> SET PROBLEM
Write out the material again exactly, please, and omit the pictures.

> GIVEN ENTRIES
-----

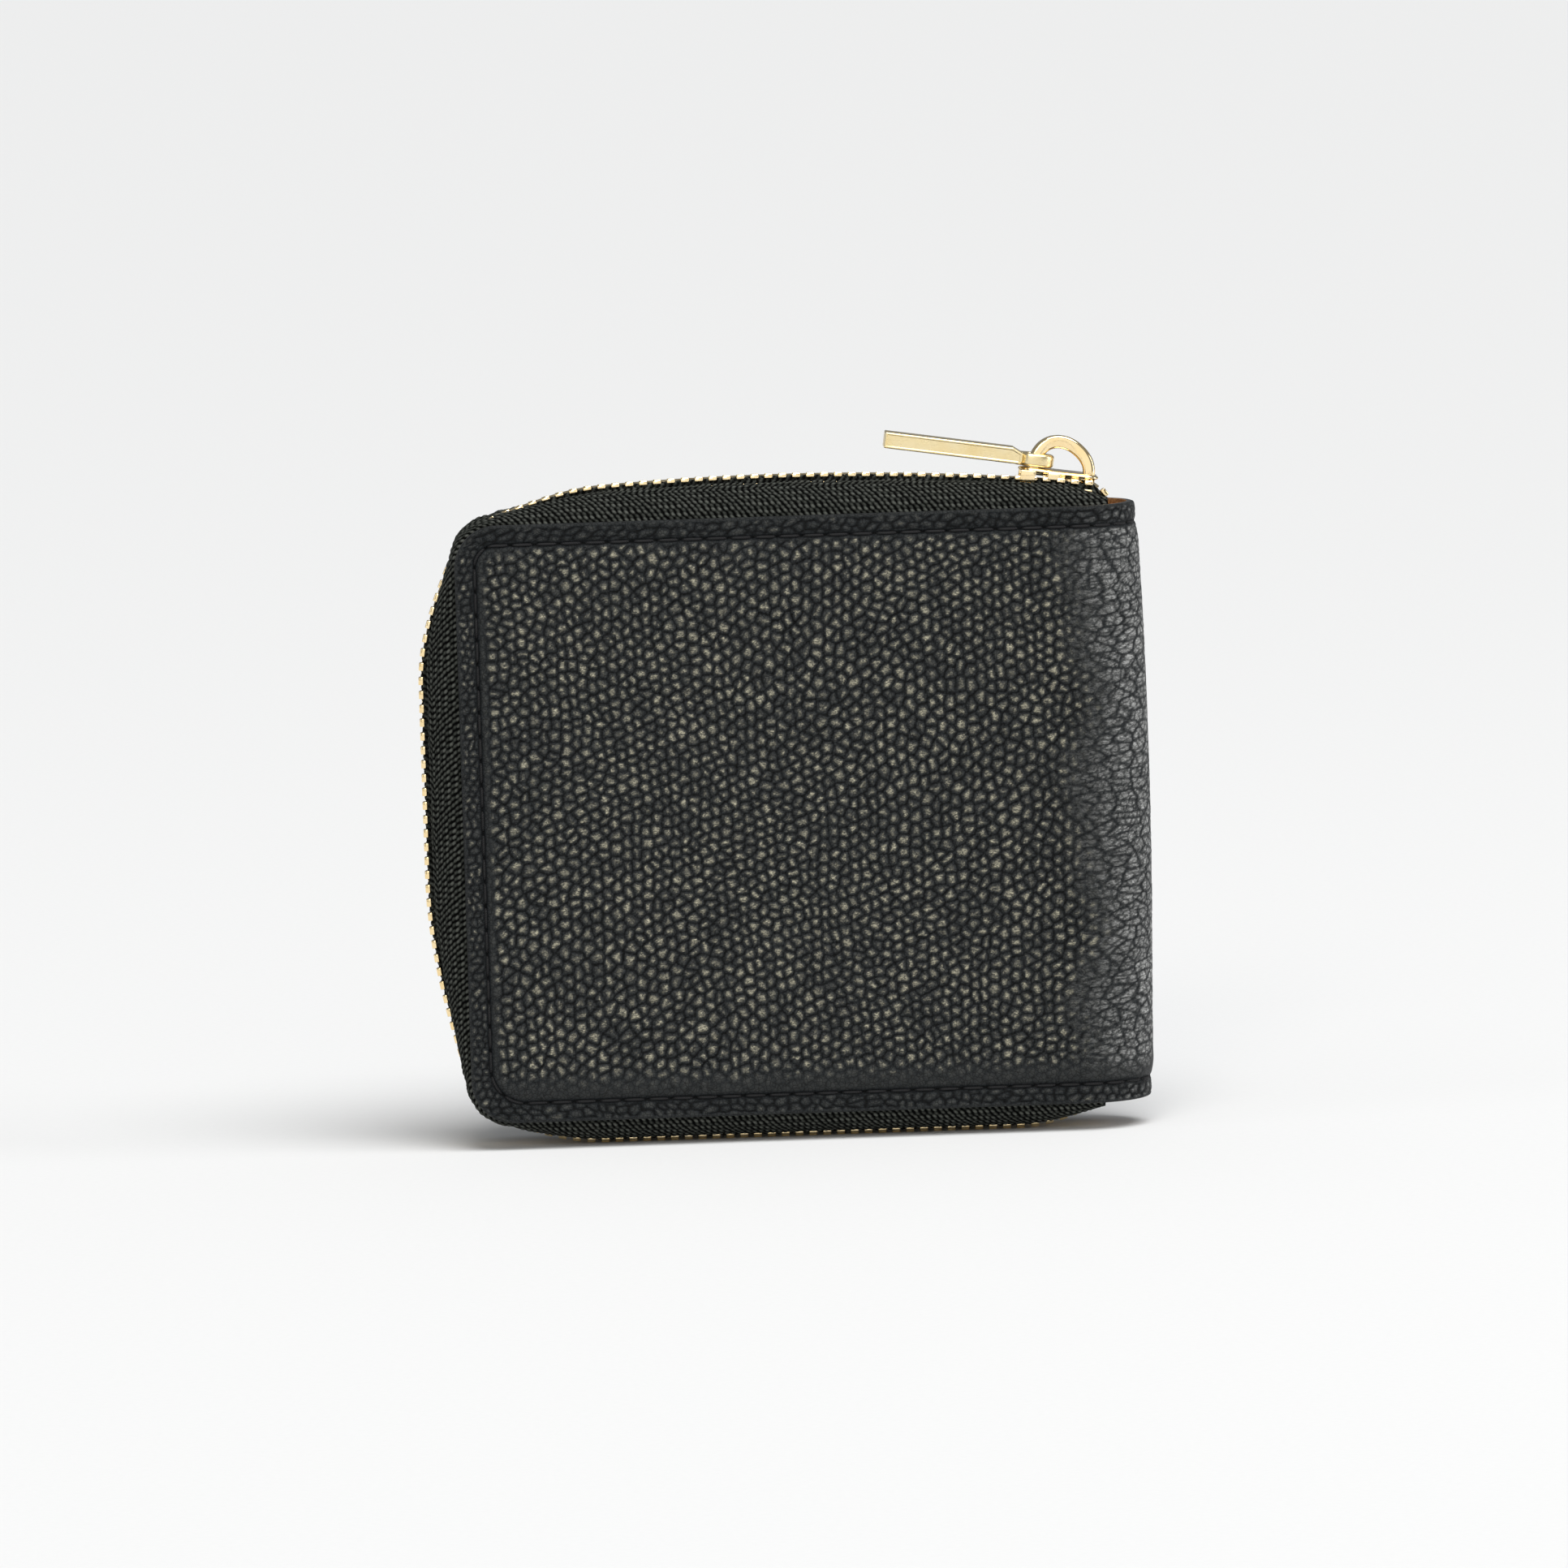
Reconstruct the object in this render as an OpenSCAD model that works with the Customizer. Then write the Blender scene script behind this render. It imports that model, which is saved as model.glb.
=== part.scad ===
// Compact zip around wallet, closed, standing on its bottom zip run.
// +X points to the spine, -Y is the front cover, +Z is up.
// The origin is under the middle of the wallet, level with the bottom teeth.

/* [Cover] */
// Width of the cover, from its open side to the outside of the spine
panel_w = 110; // [106:1:116]
// Height of the cover
panel_h = 96.5; // [92:0.5:102]
// Thickness of the closed wallet
thickness = 22; // [21:0.5:24]
// Radius of the two rounded cover corners
corner_r = 6.8; // [5:0.2:9]
// Thickness of the outer leather
leather_t = 1.2; // [1:0.1:1.3]

/* [Inside] */
// Thickness of the foam under the leather
padding_t = 0.4; // [0.3:0.1:0.5]
// Thickness of the stiffening board
board_t = 0.6; // [0.5:0.1:0.7]
// Thickness of the lining
lining_t = 0.5; // [0.4:0.1:0.6]
// Thickness of one card pocket panel
pocket_t = 0.6; // [0.5:0.1:0.7]
// Step between the top edges of two card pockets
pocket_step = 13; // [10:1:15]
// Width of a card pocket, which a bank card has to enter
pocket_w = 89; // [88:1:92]

/* [Zip] */
// Distance from one tooth to the next in a row
tooth_pitch = 2.24; // [2:0.04:2.6]
// Height of the teeth across the tape
tooth_h = 2; // [1.8:0.1:2.1]
// Rise of the teeth above the cover's top edge
rise_top = 6; // [5:0.1:7]
// Reach of the teeth beyond the cover's open side
rise_side = 5.5; // [3.5:0.1:6]
// Drop of the teeth below the cover's bottom edge
rise_bottom = 4.5; // [3.5:0.1:5]
// Radius of the shallow arch that the top run follows
arch_r = 460; // [440:10:480]
// Where that arch is highest, from the cover's open side
arch_peak = 52; // [50:1:54]
// Thickness of the woven tape
tape_t = 0.5; // [0.4:0.1:0.6]

/* [Slider] */
// Where the closed slider sits, from the cover's open side
slider_at = 97.5; // [97:0.5:98]
// Length of the slider
slider_len = 13; // [12.5:0.5:13.5]
// Width of the slider
slider_w = 7.4; // [7.2:0.2:7.8]
// How much more than the zip the slider noses down, in degrees
slider_nose = 3.2; // [2:0.2:3.4]
// Length of the puller's straight bar
bar_len = 21.2; // [18:0.2:24]
// Width of the puller's bar
bar_w = 5.6; // [5:0.2:6]
// Thickness of the puller's bar
bar_t = 2.6; // [2.2:0.1:2.8]

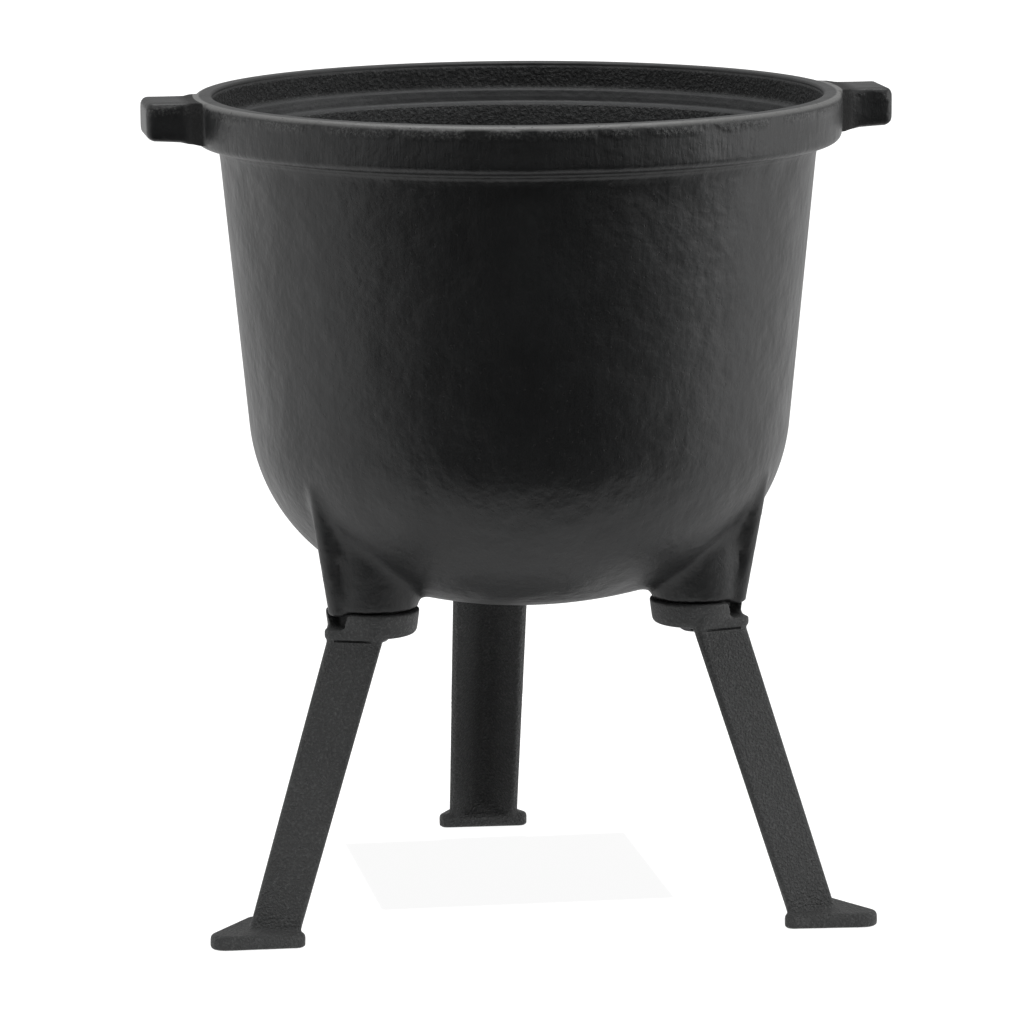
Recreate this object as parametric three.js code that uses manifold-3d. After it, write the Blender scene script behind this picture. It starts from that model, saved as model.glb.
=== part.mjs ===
// A round cast-iron fire pot standing on three cast legs, each held by one bolt from below.
// Millimetres, +Z up. The lugs point along X and the rear leg along +Y.
// Every leg is drawn in its own frame: x runs outwards from the pot's axis, y sideways, z up
// from the floor.
import * as THREE from "three";
import { mergeVertices } from "three/addons/utils/BufferGeometryUtils.js";
import Module from "manifold-3d";

const wasm = await Module();
wasm.setup();

const DEG = Math.PI / 180;

// Pot, outside. Depths are measured down from the rim.
const groundClearance = 143; // floor to the lowest point of the bowl
const potDepth = 238;
const collarRadius = 150;
const collarHeight = 22;
const collarStep = 11.2; // how far the collar stands out from the wall below it
const collarEdge = 3; // rounding of the collar's edges
const wallDraft = 5.5 * DEG;
const wallThickness = 5;
const cornerRadius = 86; // outside, from the wall round to the bottom
const bottomRadius = 226; // outside, the crown of the bottom

// Pot, inside of the mouth: a rim and two small steps that seat a lid or a grid
const rimWidth = 8.5;
const rimEdge = 1.2; // rounding of the rim's inner edge
const seatDepth = 12.5;
const seatWidth = 3.7;
const seatHeight = 6.5;

// Lugs
const lugReach = 24; // out from the collar
const lugWidth = 35;
const lugHeight = 19; // at the collar
const lugTaper = 1.5; // how much less it is at the tip
const lugCorner = 4;
const lugRoot = 6; // fillet between lug and collar

// Bosses under the bowl
const bossCircle = 87.5; // pot axis to the axis of each boss and bolt
const bossRadius = 21;
const bossRise = 6.5; // joint face above the lowest point of the bowl
const bossDraft = 5 * DEG;
const ribWidth = 9.5;
const ribRoundness = 0.45; // radius of its outer edges, as a share of its width
const ribStand = 3.3; // the rib's outer line, out past the boss at the joint face
const ribHeight = 58; // joint face to where the rib runs out on the bowl
const tabDrop = 2.2; // the rib's lower end, below the joint face

// Joint between a boss and its leg
const jointGap = 0.8; // open line between boss face and cup rim
const seatGap = 0.3; // clearance between touching pieces
const padClearance = 0.8; // pad of the boss to the side of the cup's hollow

// Leg
const legCount = 3;
const legTurn = -3 * DEG; // each leg sits turned on its bolt, within the play of its notch
const cupHeight = 11.8;
const cupLip = 1.2; // the cup's rim, out past the boss
const cupTaper = 1.6; // how much less its radius is at the bottom
const cupEdge = 3; // rounding of the cup's lower edge
const cupHollow = 0.9; // shallow hollow that takes the boss's pad
const hollowWidth = 9.5; // from the bolt's hole out
const pocketDepth = 6; // pocket in the underside that hides the bolt's head
const pocketRoom = 12; // room kept below the pocket for a socket spanner
const notchDepth = 7.5;
const notchWall = 2.6; // metal between notch and pocket
const notchClearance = 0.4; // each side of the tab, at the notch's bottom
const tabClearance = 1; // behind the tab
const notchFlare = 4.2; // extra on each side at the notch's top
const notchCorner = 1.2; // rounding at the notch's bottom
const bladeAngle = 48 * DEG; // each flange to the leg's middle plane
const flangeWidth = 25.8;
const flangeThickness = 6;
const flangeTaper = 0.08; // share of the section lost from top to foot
const apexRadius = 3;
const bladeEdge = 1.4; // rounding of the flanges' corners
const bladeStand = 3.5; // the apex under the cup, out past the cup's rim
const bladeLean = 0.344; // outwards per unit of height
const shoulderOut = 1.6; // the shoulder under the notch, out past the blade
const shoulderDrop = 0.2; // how far it comes down below the cup
const footThickness = 6.8;
const footInset = 18.5; // blade apex at the floor, in to the foot's inner edge
const footHalfLength = 24.5; // of the inner edge
const footAngle = 28 * DEG;
const footCorner = 4;
const footTip = 7;
const rampHeight = 12; // web inside the blade where it meets the foot
const rampCrest = 6; // how far the web's top runs up the apex

// Fasteners, M8
const threadDiameter = 8;
const holeClearance = 1; // added to the thread for the hole through the cup
const threadClearance = 0.6; // added to it for the tapped hole and the washers' holes
const boltLength = 20;
const tappedSpare = 2; // tapped hole past the bolt's end
const headFlats = 13;
const headHeight = 5.3;
const headChamfer = 0.8;
const threadChamfer = 1;
const spannerRoom = 3.3; // round the head's corners, for a socket spanner
const flatWasherDiameter = 16;
const flatWasherThickness = 1.6;
const springWasherDiameter = 14.8;
const springWasherThickness = 2;
const springWasherSlit = 1.6;
const slitLean = 29 * DEG;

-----

> FULL SOLUTION
Reconstruct the object in this render as an OpenSCAD model that works with the Customizer. Then write the Blender scene script behind this render. It imports that model, which is saved as model.glb.
=== part.scad ===
// Compact zip around wallet, closed, standing on its bottom zip run.
// +X points to the spine, -Y is the front cover, +Z is up.
// The origin is under the middle of the wallet, level with the bottom teeth.

/* [Cover] */
// Width of the cover, from its open side to the outside of the spine
panel_w = 110; // [106:1:116]
// Height of the cover
panel_h = 96.5; // [92:0.5:102]
// Thickness of the closed wallet
thickness = 22; // [21:0.5:24]
// Radius of the two rounded cover corners
corner_r = 6.8; // [5:0.2:9]
// Thickness of the outer leather
leather_t = 1.2; // [1:0.1:1.3]

/* [Inside] */
// Thickness of the foam under the leather
padding_t = 0.4; // [0.3:0.1:0.5]
// Thickness of the stiffening board
board_t = 0.6; // [0.5:0.1:0.7]
// Thickness of the lining
lining_t = 0.5; // [0.4:0.1:0.6]
// Thickness of one card pocket panel
pocket_t = 0.6; // [0.5:0.1:0.7]
// Step between the top edges of two card pockets
pocket_step = 13; // [10:1:15]
// Width of a card pocket, which a bank card has to enter
pocket_w = 89; // [88:1:92]

/* [Zip] */
// Distance from one tooth to the next in a row
tooth_pitch = 2.24; // [2:0.04:2.6]
// Height of the teeth across the tape
tooth_h = 2; // [1.8:0.1:2.1]
// Rise of the teeth above the cover's top edge
rise_top = 6; // [5:0.1:7]
// Reach of the teeth beyond the cover's open side
rise_side = 5.5; // [3.5:0.1:6]
// Drop of the teeth below the cover's bottom edge
rise_bottom = 4.5; // [3.5:0.1:5]
// Radius of the shallow arch that the top run follows
arch_r = 460; // [440:10:480]
// Where that arch is highest, from the cover's open side
arch_peak = 52; // [50:1:54]
// Thickness of the woven tape
tape_t = 0.5; // [0.4:0.1:0.6]

/* [Slider] */
// Where the closed slider sits, from the cover's open side
slider_at = 97.5; // [97:0.5:98]
// Length of the slider
slider_len = 13; // [12.5:0.5:13.5]
// Width of the slider
slider_w = 7.4; // [7.2:0.2:7.8]
// How much more than the zip the slider noses down, in degrees
slider_nose = 3.2; // [2:0.2:3.4]
// Length of the puller's straight bar
bar_len = 21.2; // [18:0.2:24]
// Width of the puller's bar
bar_w = 5.6; // [5:0.2:6]
// Thickness of the puller's bar
bar_t = 2.6; // [2.2:0.1:2.8]

Recreate this object as parametric three.js code that uses manifold-3d. After it, write the Blender scene script behind this picture. It starts from that model, saved as model.glb.
=== part.mjs ===
// A round cast-iron fire pot standing on three cast legs, each held by one bolt from below.
// Millimetres, +Z up. The lugs point along X and the rear leg along +Y.
// Every leg is drawn in its own frame: x runs outwards from the pot's axis, y sideways, z up
// from the floor.
import * as THREE from "three";
import { mergeVertices } from "three/addons/utils/BufferGeometryUtils.js";
import Module from "manifold-3d";

const wasm = await Module();
wasm.setup();

const DEG = Math.PI / 180;

// Pot, outside. Depths are measured down from the rim.
const groundClearance = 143; // floor to the lowest point of the bowl
const potDepth = 238;
const collarRadius = 150;
const collarHeight = 22;
const collarStep = 11.2; // how far the collar stands out from the wall below it
const collarEdge = 3; // rounding of the collar's edges
const wallDraft = 5.5 * DEG;
const wallThickness = 5;
const cornerRadius = 86; // outside, from the wall round to the bottom
const bottomRadius = 226; // outside, the crown of the bottom

// Pot, inside of the mouth: a rim and two small steps that seat a lid or a grid
const rimWidth = 8.5;
const rimEdge = 1.2; // rounding of the rim's inner edge
const seatDepth = 12.5;
const seatWidth = 3.7;
const seatHeight = 6.5;

// Lugs
const lugReach = 24; // out from the collar
const lugWidth = 35;
const lugHeight = 19; // at the collar
const lugTaper = 1.5; // how much less it is at the tip
const lugCorner = 4;
const lugRoot = 6; // fillet between lug and collar

// Bosses under the bowl
const bossCircle = 87.5; // pot axis to the axis of each boss and bolt
const bossRadius = 21;
const bossRise = 6.5; // joint face above the lowest point of the bowl
const bossDraft = 5 * DEG;
const ribWidth = 9.5;
const ribRoundness = 0.45; // radius of its outer edges, as a share of its width
const ribStand = 3.3; // the rib's outer line, out past the boss at the joint face
const ribHeight = 58; // joint face to where the rib runs out on the bowl
const tabDrop = 2.2; // the rib's lower end, below the joint face

// Joint between a boss and its leg
const jointGap = 0.8; // open line between boss face and cup rim
const seatGap = 0.3; // clearance between touching pieces
const padClearance = 0.8; // pad of the boss to the side of the cup's hollow

// Leg
const legCount = 3;
const legTurn = -3 * DEG; // each leg sits turned on its bolt, within the play of its notch
const cupHeight = 11.8;
const cupLip = 1.2; // the cup's rim, out past the boss
const cupTaper = 1.6; // how much less its radius is at the bottom
const cupEdge = 3; // rounding of the cup's lower edge
const cupHollow = 0.9; // shallow hollow that takes the boss's pad
const hollowWidth = 9.5; // from the bolt's hole out
const pocketDepth = 6; // pocket in the underside that hides the bolt's head
const pocketRoom = 12; // room kept below the pocket for a socket spanner
const notchDepth = 7.5;
const notchWall = 2.6; // metal between notch and pocket
const notchClearance = 0.4; // each side of the tab, at the notch's bottom
const tabClearance = 1; // behind the tab
const notchFlare = 4.2; // extra on each side at the notch's top
const notchCorner = 1.2; // rounding at the notch's bottom
const bladeAngle = 48 * DEG; // each flange to the leg's middle plane
const flangeWidth = 25.8;
const flangeThickness = 6;
const flangeTaper = 0.08; // share of the section lost from top to foot
const apexRadius = 3;
const bladeEdge = 1.4; // rounding of the flanges' corners
const bladeStand = 3.5; // the apex under the cup, out past the cup's rim
const bladeLean = 0.344; // outwards per unit of height
const shoulderOut = 1.6; // the shoulder under the notch, out past the blade
const shoulderDrop = 0.2; // how far it comes down below the cup
const footThickness = 6.8;
const footInset = 18.5; // blade apex at the floor, in to the foot's inner edge
const footHalfLength = 24.5; // of the inner edge
const footAngle = 28 * DEG;
const footCorner = 4;
const footTip = 7;
const rampHeight = 12; // web inside the blade where it meets the foot
const rampCrest = 6; // how far the web's top runs up the apex

// Fasteners, M8
const threadDiameter = 8;
const holeClearance = 1; // added to the thread for the hole through the cup
const threadClearance = 0.6; // added to it for the tapped hole and the washers' holes
const boltLength = 20;
const tappedSpare = 2; // tapped hole past the bolt's end
const headFlats = 13;
const headHeight = 5.3;
const headChamfer = 0.8;
const threadChamfer = 1;
const spannerRoom = 3.3; // round the head's corners, for a socket spanner
const flatWasherDiameter = 16;
const flatWasherThickness = 1.6;
const springWasherDiameter = 14.8;
const springWasherThickness = 2;
const springWasherSlit = 1.6;
const slitLean = 29 * DEG;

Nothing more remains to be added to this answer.